» **Task goal**
Tally the lines that contain the string "scene" and state that total without comment.

» **Records shown**

━━━━━━━━━━━━━━━━━━━━━━━━━━━━━━

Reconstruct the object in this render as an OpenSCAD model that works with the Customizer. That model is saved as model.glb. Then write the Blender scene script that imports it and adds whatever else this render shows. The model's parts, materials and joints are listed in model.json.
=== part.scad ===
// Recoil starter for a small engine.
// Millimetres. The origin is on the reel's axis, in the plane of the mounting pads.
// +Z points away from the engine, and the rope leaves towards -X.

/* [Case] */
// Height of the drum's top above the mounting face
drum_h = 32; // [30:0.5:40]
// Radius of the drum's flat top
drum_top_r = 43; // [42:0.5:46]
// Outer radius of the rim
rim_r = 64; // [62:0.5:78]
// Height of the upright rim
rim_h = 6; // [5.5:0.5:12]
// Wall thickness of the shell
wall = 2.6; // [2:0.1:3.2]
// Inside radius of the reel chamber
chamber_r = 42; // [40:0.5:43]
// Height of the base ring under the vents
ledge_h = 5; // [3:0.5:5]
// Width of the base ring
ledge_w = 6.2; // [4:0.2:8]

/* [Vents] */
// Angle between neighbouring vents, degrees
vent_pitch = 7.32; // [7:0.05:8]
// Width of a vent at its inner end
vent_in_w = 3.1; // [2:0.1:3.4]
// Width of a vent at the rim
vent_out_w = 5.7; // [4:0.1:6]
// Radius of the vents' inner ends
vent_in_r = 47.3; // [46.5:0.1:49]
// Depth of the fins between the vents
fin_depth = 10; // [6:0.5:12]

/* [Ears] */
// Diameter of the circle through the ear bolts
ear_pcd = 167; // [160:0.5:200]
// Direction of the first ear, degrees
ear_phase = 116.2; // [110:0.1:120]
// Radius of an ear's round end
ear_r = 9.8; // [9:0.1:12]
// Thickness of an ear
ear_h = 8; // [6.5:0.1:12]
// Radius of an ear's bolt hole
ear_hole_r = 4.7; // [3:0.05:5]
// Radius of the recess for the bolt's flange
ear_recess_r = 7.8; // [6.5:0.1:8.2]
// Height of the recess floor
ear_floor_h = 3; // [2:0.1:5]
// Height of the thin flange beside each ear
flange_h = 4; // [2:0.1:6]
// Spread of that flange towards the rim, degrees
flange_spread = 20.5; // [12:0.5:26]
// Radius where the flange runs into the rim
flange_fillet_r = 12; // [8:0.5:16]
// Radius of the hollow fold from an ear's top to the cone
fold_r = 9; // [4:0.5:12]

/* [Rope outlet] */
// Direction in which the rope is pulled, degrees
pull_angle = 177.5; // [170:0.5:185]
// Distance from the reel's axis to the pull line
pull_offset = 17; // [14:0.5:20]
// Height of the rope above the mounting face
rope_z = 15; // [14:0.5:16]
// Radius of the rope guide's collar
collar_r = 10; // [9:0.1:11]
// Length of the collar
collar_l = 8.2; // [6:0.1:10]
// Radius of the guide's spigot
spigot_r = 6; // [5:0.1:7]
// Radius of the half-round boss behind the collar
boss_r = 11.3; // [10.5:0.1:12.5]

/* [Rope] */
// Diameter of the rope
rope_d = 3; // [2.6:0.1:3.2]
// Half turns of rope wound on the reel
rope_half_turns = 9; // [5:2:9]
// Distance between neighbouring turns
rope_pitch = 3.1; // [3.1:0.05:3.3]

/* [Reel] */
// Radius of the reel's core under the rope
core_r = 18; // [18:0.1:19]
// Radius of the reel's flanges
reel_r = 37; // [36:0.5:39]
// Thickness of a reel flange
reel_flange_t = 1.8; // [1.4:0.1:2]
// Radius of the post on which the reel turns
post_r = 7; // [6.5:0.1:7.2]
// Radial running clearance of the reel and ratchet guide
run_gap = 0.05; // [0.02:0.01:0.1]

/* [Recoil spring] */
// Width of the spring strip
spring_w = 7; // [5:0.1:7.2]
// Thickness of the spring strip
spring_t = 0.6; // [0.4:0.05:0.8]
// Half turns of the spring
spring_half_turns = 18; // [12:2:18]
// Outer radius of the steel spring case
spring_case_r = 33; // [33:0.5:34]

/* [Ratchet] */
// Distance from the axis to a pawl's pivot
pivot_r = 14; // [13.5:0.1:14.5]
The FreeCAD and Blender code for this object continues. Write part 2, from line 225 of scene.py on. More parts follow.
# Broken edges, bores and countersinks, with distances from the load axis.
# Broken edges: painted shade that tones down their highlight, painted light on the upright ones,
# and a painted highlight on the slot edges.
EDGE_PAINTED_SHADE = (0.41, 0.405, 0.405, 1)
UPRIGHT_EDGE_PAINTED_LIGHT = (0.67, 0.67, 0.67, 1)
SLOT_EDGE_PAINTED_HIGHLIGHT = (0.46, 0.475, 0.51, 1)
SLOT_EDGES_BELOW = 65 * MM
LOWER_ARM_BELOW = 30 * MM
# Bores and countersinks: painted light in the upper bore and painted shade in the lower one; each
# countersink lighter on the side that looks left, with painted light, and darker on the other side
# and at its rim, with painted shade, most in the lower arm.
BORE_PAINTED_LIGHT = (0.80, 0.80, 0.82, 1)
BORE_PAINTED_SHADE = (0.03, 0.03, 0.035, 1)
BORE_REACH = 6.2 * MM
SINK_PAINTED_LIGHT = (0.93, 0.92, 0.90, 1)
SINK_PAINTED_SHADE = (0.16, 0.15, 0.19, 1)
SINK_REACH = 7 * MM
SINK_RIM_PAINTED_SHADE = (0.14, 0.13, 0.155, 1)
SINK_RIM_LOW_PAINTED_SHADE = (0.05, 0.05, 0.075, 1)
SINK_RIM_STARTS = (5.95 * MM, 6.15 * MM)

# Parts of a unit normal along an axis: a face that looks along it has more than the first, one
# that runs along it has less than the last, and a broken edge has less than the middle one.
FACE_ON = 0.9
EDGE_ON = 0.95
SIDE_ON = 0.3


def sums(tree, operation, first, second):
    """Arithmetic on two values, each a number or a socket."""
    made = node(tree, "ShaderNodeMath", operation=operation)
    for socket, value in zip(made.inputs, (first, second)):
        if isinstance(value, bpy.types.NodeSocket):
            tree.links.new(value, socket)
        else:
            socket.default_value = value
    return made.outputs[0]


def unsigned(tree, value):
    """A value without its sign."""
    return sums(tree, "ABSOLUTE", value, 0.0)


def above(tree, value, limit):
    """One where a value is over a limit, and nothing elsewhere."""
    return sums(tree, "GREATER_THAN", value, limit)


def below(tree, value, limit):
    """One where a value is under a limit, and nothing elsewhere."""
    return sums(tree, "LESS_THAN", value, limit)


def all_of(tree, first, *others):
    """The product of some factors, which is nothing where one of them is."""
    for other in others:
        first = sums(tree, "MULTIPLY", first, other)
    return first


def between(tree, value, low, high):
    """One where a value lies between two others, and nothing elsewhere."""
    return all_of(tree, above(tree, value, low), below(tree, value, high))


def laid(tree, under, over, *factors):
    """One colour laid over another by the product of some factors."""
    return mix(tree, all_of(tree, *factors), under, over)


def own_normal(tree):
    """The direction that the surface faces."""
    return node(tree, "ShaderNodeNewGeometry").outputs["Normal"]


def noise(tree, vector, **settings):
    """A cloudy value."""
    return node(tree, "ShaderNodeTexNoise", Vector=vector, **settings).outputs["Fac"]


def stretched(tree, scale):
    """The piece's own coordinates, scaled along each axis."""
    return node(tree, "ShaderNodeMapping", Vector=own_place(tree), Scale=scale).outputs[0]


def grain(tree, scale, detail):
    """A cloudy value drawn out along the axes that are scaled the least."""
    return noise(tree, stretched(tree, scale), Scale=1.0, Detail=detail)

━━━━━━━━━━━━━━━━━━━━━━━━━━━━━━

» **Answer to this task**
2